Tan Kong Yam sees this framework as marking a “third way” between total prohibition and unrestrained openness. If applied more broadly to AI governance, it could at least enable operational coexistence amid ongoing strategic competition.
Sun Chenghao, however, offered a more cautious assessment. He argued that under the current China–US tech rivalry, such “technology for market” arrangements represent limited interaction rather than genuine cooperation.
“At present, in frontier fields such as artificial intelligence, advanced semiconductors, and biotechnology, the US still leads while China is catching up. Political and security considerations far outweigh market logic. From a macro perspective, such cases are unlikely to fundamentally ease Washington’s drive to decouple from China in technology.”

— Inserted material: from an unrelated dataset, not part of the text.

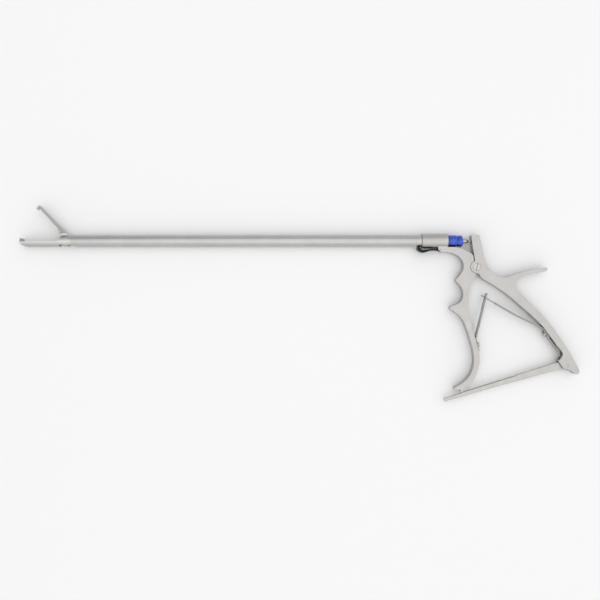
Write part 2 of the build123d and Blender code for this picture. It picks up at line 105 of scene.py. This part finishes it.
def facing(nodes, link, way, direction, start, end, low, high):
    """A level that goes softly from low to high as a direction is faced more squarely."""
    towards = nodes.new("ShaderNodeVectorMath")
    towards.operation = "DOT_PRODUCT"
    towards.inputs[1].default_value = direction
    link(way, towards.inputs[0])
    level = nodes.new("ShaderNodeMapRange")
    level.interpolation_type = "SMOOTHSTEP"
    level.inputs["From Min"].default_value = start
    level.inputs["From Max"].default_value = end
    level.inputs["To Min"].default_value = low
    level.inputs["To Max"].default_value = high
    link(towards.outputs["Value"], level.inputs["Value"])
    return level.outputs["Result"]


def room():
    """A pale room, brightest overhead and to the lower left, with a dark corner to the upper left."""
    surroundings = bpy.data.worlds.new("pale_room")
    surroundings.use_nodes = True
    nodes = surroundings.node_tree.nodes
    link = surroundings.node_tree.links.new
    way = nodes.new("ShaderNodeTexCoord").outputs["Generated"]
    glow = facing(nodes, link, way, (-0.42, -0.42, 0.80), 0.0, 0.95, 0.74, 1.0)
    dimming = facing(nodes, link, way, (-0.80, 0.45, 0.40), 0.6, 0.95, 0.0, 0.42)
    level = nodes.new("ShaderNodeMath")
    level.operation = "SUBTRACT"
    link(glow, level.inputs[0])
    link(dimming, level.inputs[1])
    sky = nodes["Background"]
    sky.inputs["Color"].default_value = (1.0, 1.0, 1.0, 1.0)
    link(level.outputs["Value"], sky.inputs["Strength"])
    bpy.context.scene.world = surroundings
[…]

Prof Sun added that breaking the deadlock will require a reset of political relations and de-escalation of security narratives, starting with cooperation in non-sensitive technology areas and exploring multilateral mechanisms, such as the United Nations framework, to manage key technological risks.
Prof Zhu Feida believes that compared with blunt technology blockades, more nuanced algorithmic governance could yield broader benefits.
“Instead of absolute bans or fully open code and data sharing, a future path may emerge: one where both sides advance platforms through mutual checks and controlled risk management.”